YOUR TASK:
Extract the full set of records, then give each one again exactly.

[Saved entries]
━━━━━━━━━━━━━━━━━━━━
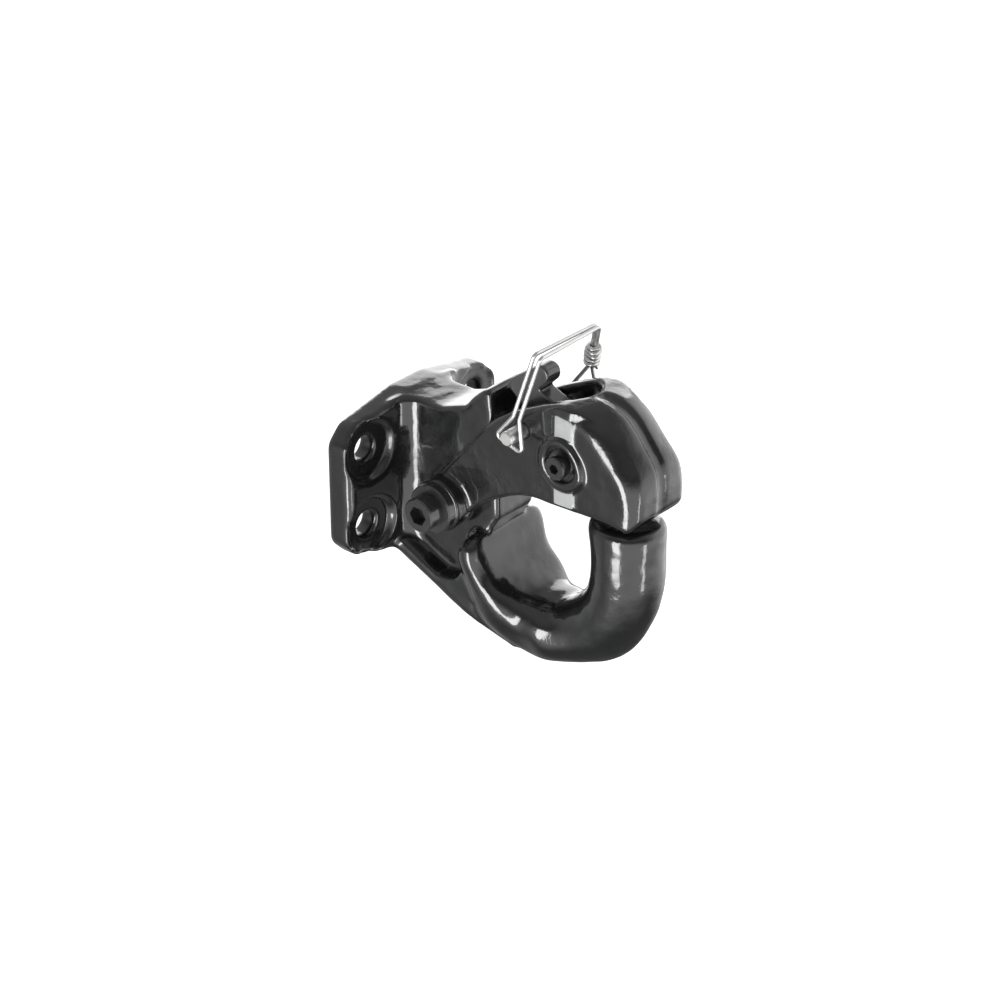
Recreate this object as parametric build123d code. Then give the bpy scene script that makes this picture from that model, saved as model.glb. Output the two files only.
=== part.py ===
"""Pintle hook for towing a trailer by a lunette eye, in millimetres.

The origin is the middle of the bolt pattern on the back of the mounting plate. X points
forward to the horn, Y to the left side of the hook and Z up. Lengths along X in the functions
start at the plate's front face, and the last step moves every piece forward by the plate.
"""
from build123d import *
from math import atan2, copysign, cos, hypot, pi, radians, sin
import os

# Mounting plate
plate_thick = 16
plate_wide = 121
plate_high = 91
plate_side = 58
shoulder_in = 9
shoulder_high = 76
crown_wide = 24
plate_corner = 7
plate_edge = 3
bolt_across = 85.725
bolt_up = 44.45
bolt_hole = 14.3
spot_face = 34
spot_deep = 4.5

# Web, ridge and lower flange of the hook casting
web_half = 15
web_root = 11
ridge_x = 54
ridge_top = 64.5
saddle_z = 44.4
face_x = 62
flange_half = 25
flange_thick = 10
flange_drop = 25
pivot_boss_in = 1

# Round hook and horn
hook_x = 87.8
hook_z = -18.2
throat_r = 29.5
horn_r = 19.3
horn_top = 12
horn_round = 5
horn_lip = 1.6
lobe_half = 30
lobe_rim = 7
lobe_deep = 15.5

# Latch casting
side_gap = 0.5
cheek = 7
nose_x = 157
nose_round = 9.5
nose_from = 117
latch_top = 76.4
latch_under = 17.2
latch_edge = 2.5
strip_wide = 12.6
strip_high = 0.8
groove_wide = 7
groove_deep = 1.3
slot_end = 113.5
slot_low_end = 124
slot_step = 60
slot_corner = 4

# Latch pivot: half-inch socket head screw through a bush in the web
pivot_x = 34
pivot_z = -2.8
eye_r = 14.7
eye_out = 9
pivot_r = 6.35
pivot_play = 0.05
bush_wall = 3
collar_r = 13.5
collar_thick = 5
pivot_head_r = 9.5
pivot_head_out = 9.4
pivot_head_sunk = 3.3
pivot_socket = 9.5
thrust_r = 13
thrust_play = 0.1
nut_across = 19
nut_thick = 11
ring_thick = 3

# Lock lever and its bolt
lever_x = 111
lever_z = 44.2
lever_half = 5.5
lever_hub_r = 9
lever_bolt_r = 4
lever_play = 0.06
lever_boss_r = 14.7
lever_boss_out = 3
counterbore_r = 9.6
counterbore_deep = 3.7
lever_head_r = 6.2
lever_head_high = 8
lever_socket = 5
spacer_r = 6.6
spring_wire = 1.3
spring_turns = 4
tab_x = 82
tab_z = 77.8
tab_half = 5.4
lift_gap = 0.6

# Lock pin and wire bail
pin_x = 84.5
pin_z = 54.5
pin_r = 4
pin_play = 0.08
pin_tip = 13
pin_collar_r = 6.5
pin_collar_thick = 2.5
pin_knob_r = 5
pin_knob_long = 6.5
wire_r = 1.1
wire_gap = 4
bail_long = 49.5
bail_lean = 16.5
bail_near_out = 8.5
bail_near_top = 28
bail_far_top = 20
eye_half = 9
far_eye_high = 21
wrap_turns = 5
wrap_pitch = 2.7

latch_gap_half = web_half + side_gap
latch_half = latch_gap_half + cheek
eye_face = latch_half + eye_out
boss_face = latch_half + lever_boss_out


def side_face(edges):
    """A face in the XZ plane from edges whose points are given as (x, z)."""
    return make_face([edge.rotate(Axis.X, 90) for edge in edges])


def across(face, half):
    """The face of a side view made into a solid that reaches as far to both sides."""
    return extrude(face, amount=half, dir=(0, 1, 0), both=True)


def rod(radius, x, z, y_from, y_to):
    """A round bar that runs across the hook."""
    bar = Cylinder(radius, abs(y_to - y_from)).rotate(Axis.X, 90)
    return Pos(x, (y_from + y_to) / 2, z) * bar


def hex_bar(across_flats, x, z, y_from, y_to):
    """A hexagonal bar that runs across the hook."""
    hexagon = RegularPolygon(across_flats / 2, 6, major_radius=False)
    bar = extrude(hexagon, amount=abs(y_to - y_from) / 2, both=True).rotate(Axis.X, 90)
    return Pos(x, (y_from + y_to) / 2, z) * bar


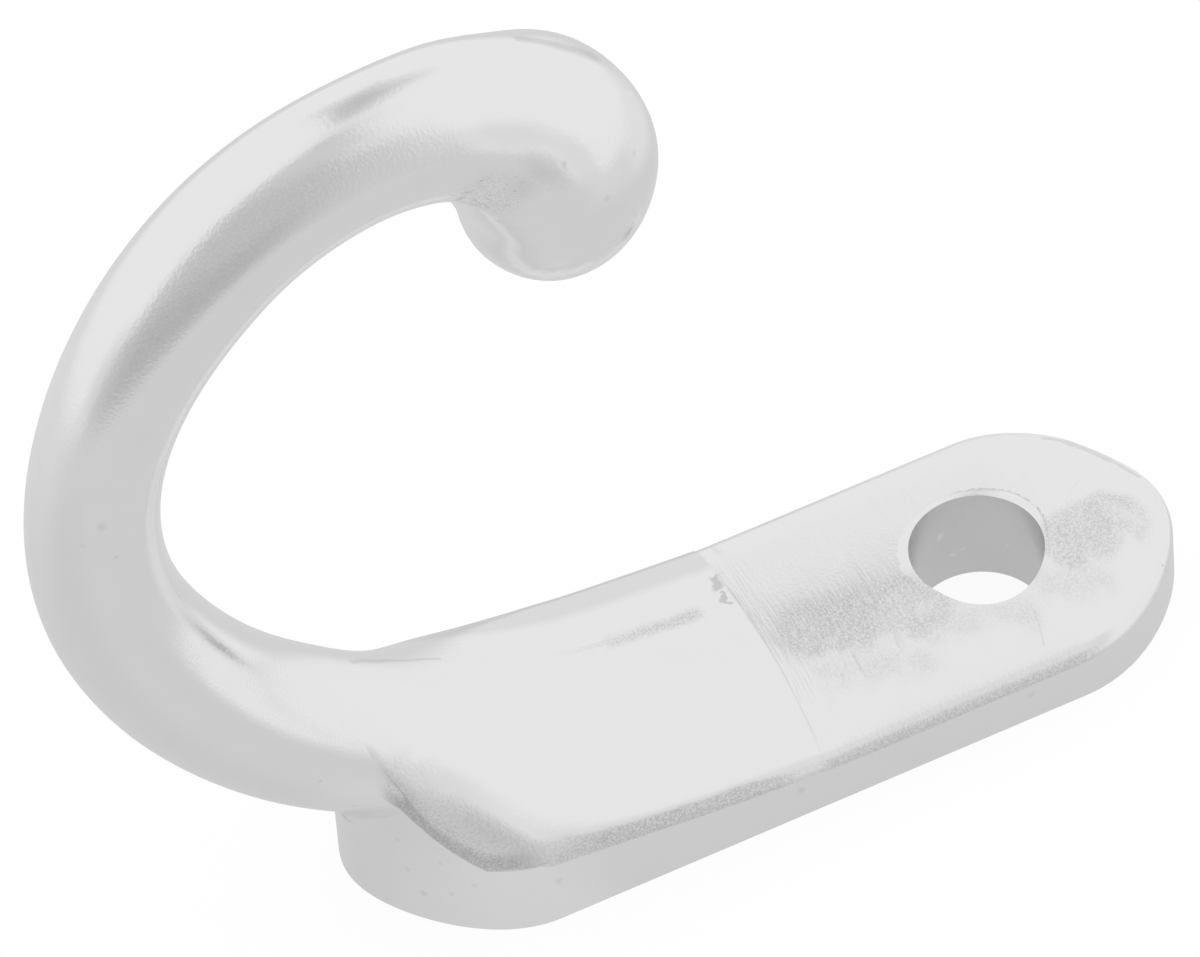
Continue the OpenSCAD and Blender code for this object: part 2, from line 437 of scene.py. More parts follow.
━━━━━━━━━━━━━━━━━━━━
THE REPLY:
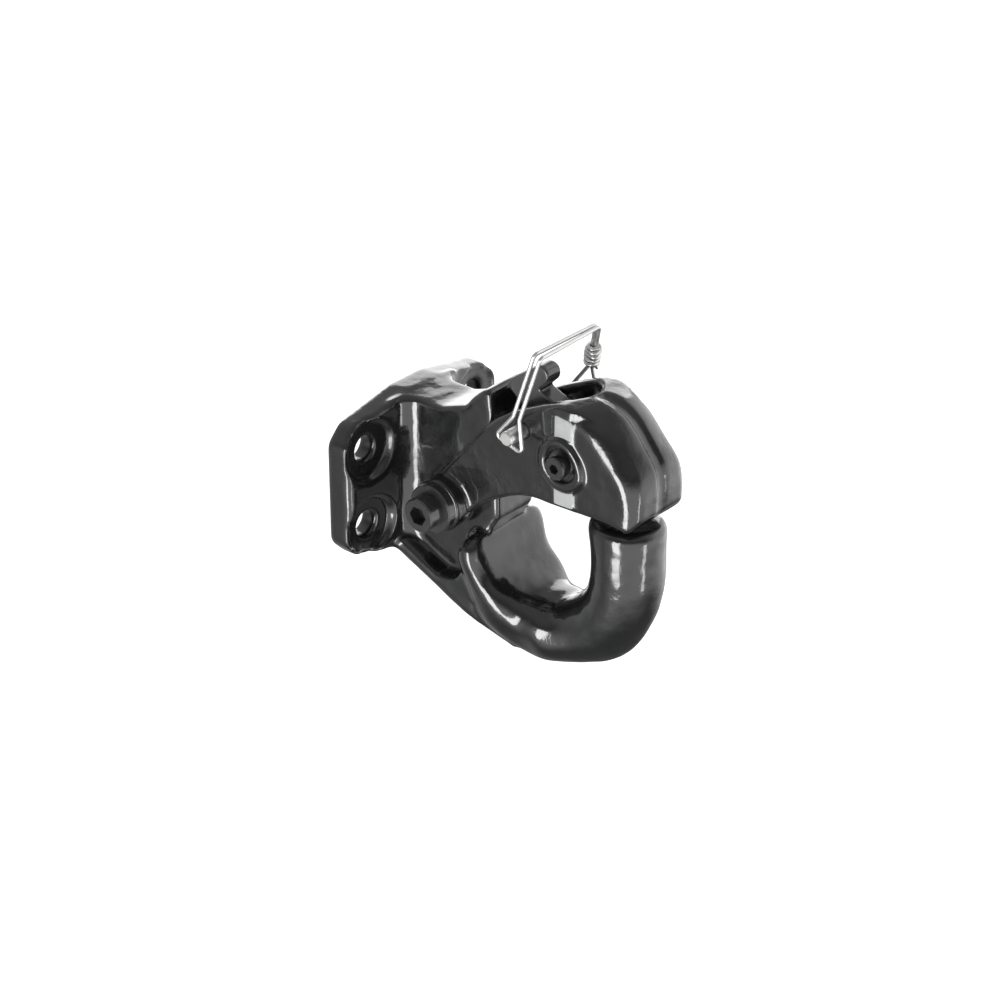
Recreate this object as parametric build123d code. Then give the bpy scene script that makes this picture from that model, saved as model.glb. Output the two files only.
=== part.py ===
"""Pintle hook for towing a trailer by a lunette eye, in millimetres.

The origin is the middle of the bolt pattern on the back of the mounting plate. X points
forward to the horn, Y to the left side of the hook and Z up. Lengths along X in the functions
start at the plate's front face, and the last step moves every piece forward by the plate.
"""
from build123d import *
from math import atan2, copysign, cos, hypot, pi, radians, sin
import os

# Mounting plate
plate_thick = 16
plate_wide = 121
plate_high = 91
plate_side = 58
shoulder_in = 9
shoulder_high = 76
crown_wide = 24
plate_corner = 7
plate_edge = 3
bolt_across = 85.725
bolt_up = 44.45
bolt_hole = 14.3
spot_face = 34
spot_deep = 4.5

# Web, ridge and lower flange of the hook casting
web_half = 15
web_root = 11
ridge_x = 54
ridge_top = 64.5
saddle_z = 44.4
face_x = 62
flange_half = 25
flange_thick = 10
flange_drop = 25
pivot_boss_in = 1

# Round hook and horn
hook_x = 87.8
hook_z = -18.2
throat_r = 29.5
horn_r = 19.3
horn_top = 12
horn_round = 5
horn_lip = 1.6
lobe_half = 30
lobe_rim = 7
lobe_deep = 15.5

# Latch casting
side_gap = 0.5
cheek = 7
nose_x = 157
nose_round = 9.5
nose_from = 117
latch_top = 76.4
latch_under = 17.2
latch_edge = 2.5
strip_wide = 12.6
strip_high = 0.8
groove_wide = 7
groove_deep = 1.3
slot_end = 113.5
slot_low_end = 124
slot_step = 60
slot_corner = 4

# Latch pivot: half-inch socket head screw through a bush in the web
pivot_x = 34
pivot_z = -2.8
eye_r = 14.7
eye_out = 9
pivot_r = 6.35
pivot_play = 0.05
bush_wall = 3
collar_r = 13.5
collar_thick = 5
pivot_head_r = 9.5
pivot_head_out = 9.4
pivot_head_sunk = 3.3
pivot_socket = 9.5
thrust_r = 13
thrust_play = 0.1
nut_across = 19
nut_thick = 11
ring_thick = 3

# Lock lever and its bolt
lever_x = 111
lever_z = 44.2
lever_half = 5.5
lever_hub_r = 9
lever_bolt_r = 4
lever_play = 0.06
lever_boss_r = 14.7
lever_boss_out = 3
counterbore_r = 9.6
counterbore_deep = 3.7
lever_head_r = 6.2
lever_head_high = 8
lever_socket = 5
spacer_r = 6.6
spring_wire = 1.3
spring_turns = 4
tab_x = 82
tab_z = 77.8
tab_half = 5.4
lift_gap = 0.6

# Lock pin and wire bail
pin_x = 84.5
pin_z = 54.5
pin_r = 4
pin_play = 0.08
pin_tip = 13
pin_collar_r = 6.5
pin_collar_thick = 2.5
pin_knob_r = 5
pin_knob_long = 6.5
wire_r = 1.1
wire_gap = 4
bail_long = 49.5
bail_lean = 16.5
bail_near_out = 8.5
bail_near_top = 28
bail_far_top = 20
eye_half = 9
far_eye_high = 21
wrap_turns = 5
wrap_pitch = 2.7

latch_gap_half = web_half + side_gap
latch_half = latch_gap_half + cheek
eye_face = latch_half + eye_out
boss_face = latch_half + lever_boss_out


def side_face(edges):
    """A face in the XZ plane from edges whose points are given as (x, z)."""
    return make_face([edge.rotate(Axis.X, 90) for edge in edges])


def across(face, half):
    """The face of a side view made into a solid that reaches as far to both sides."""
    return extrude(face, amount=half, dir=(0, 1, 0), both=True)


def rod(radius, x, z, y_from, y_to):
    """A round bar that runs across the hook."""
    bar = Cylinder(radius, abs(y_to - y_from)).rotate(Axis.X, 90)
    return Pos(x, (y_from + y_to) / 2, z) * bar


def hex_bar(across_flats, x, z, y_from, y_to):
    """A hexagonal bar that runs across the hook."""
    hexagon = RegularPolygon(across_flats / 2, 6, major_radius=False)
    bar = extrude(hexagon, amount=abs(y_to - y_from) / 2, both=True).rotate(Axis.X, 90)
    return Pos(x, (y_from + y_to) / 2, z) * bar


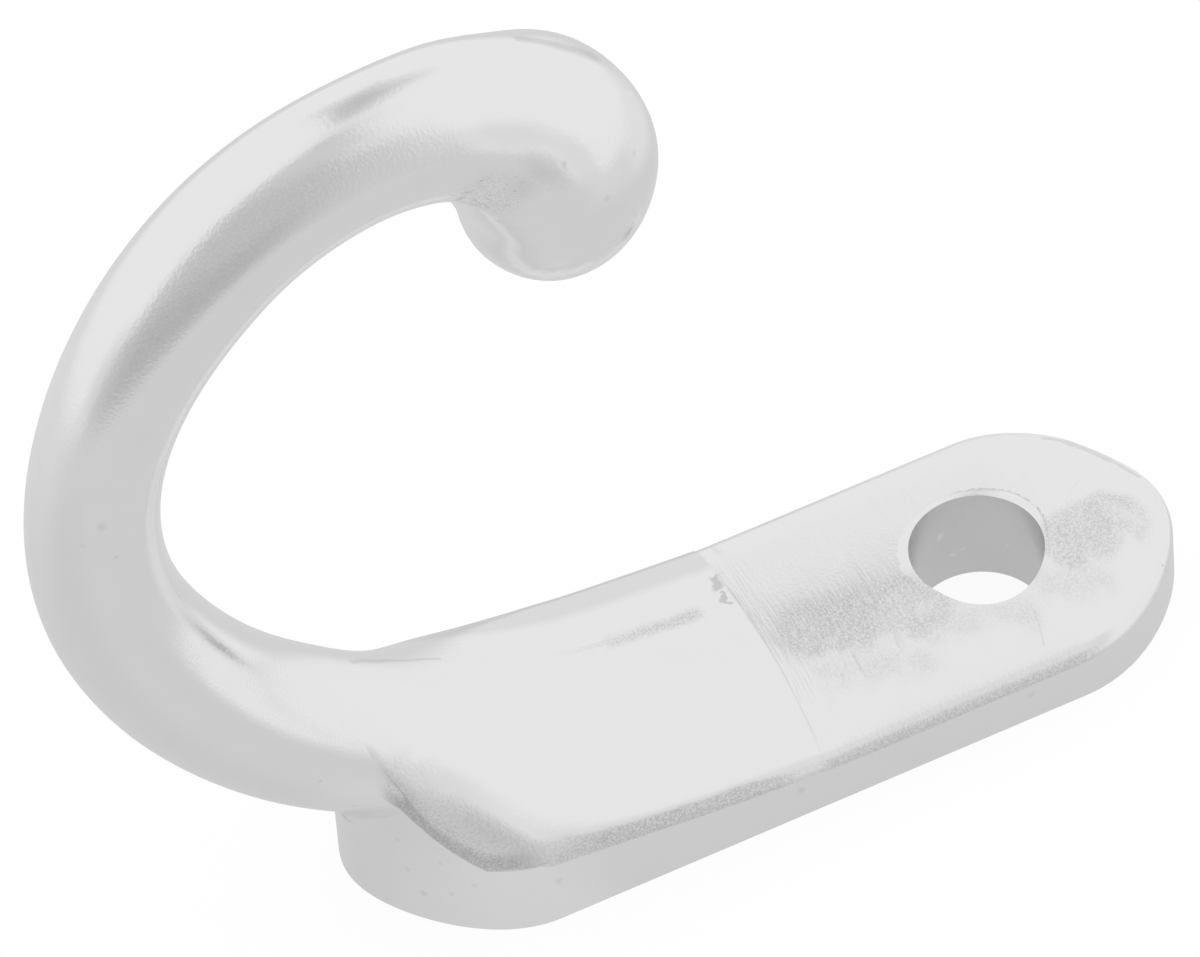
Continue the OpenSCAD and Blender code for this object: part 2, from line 437 of scene.py. More parts follow.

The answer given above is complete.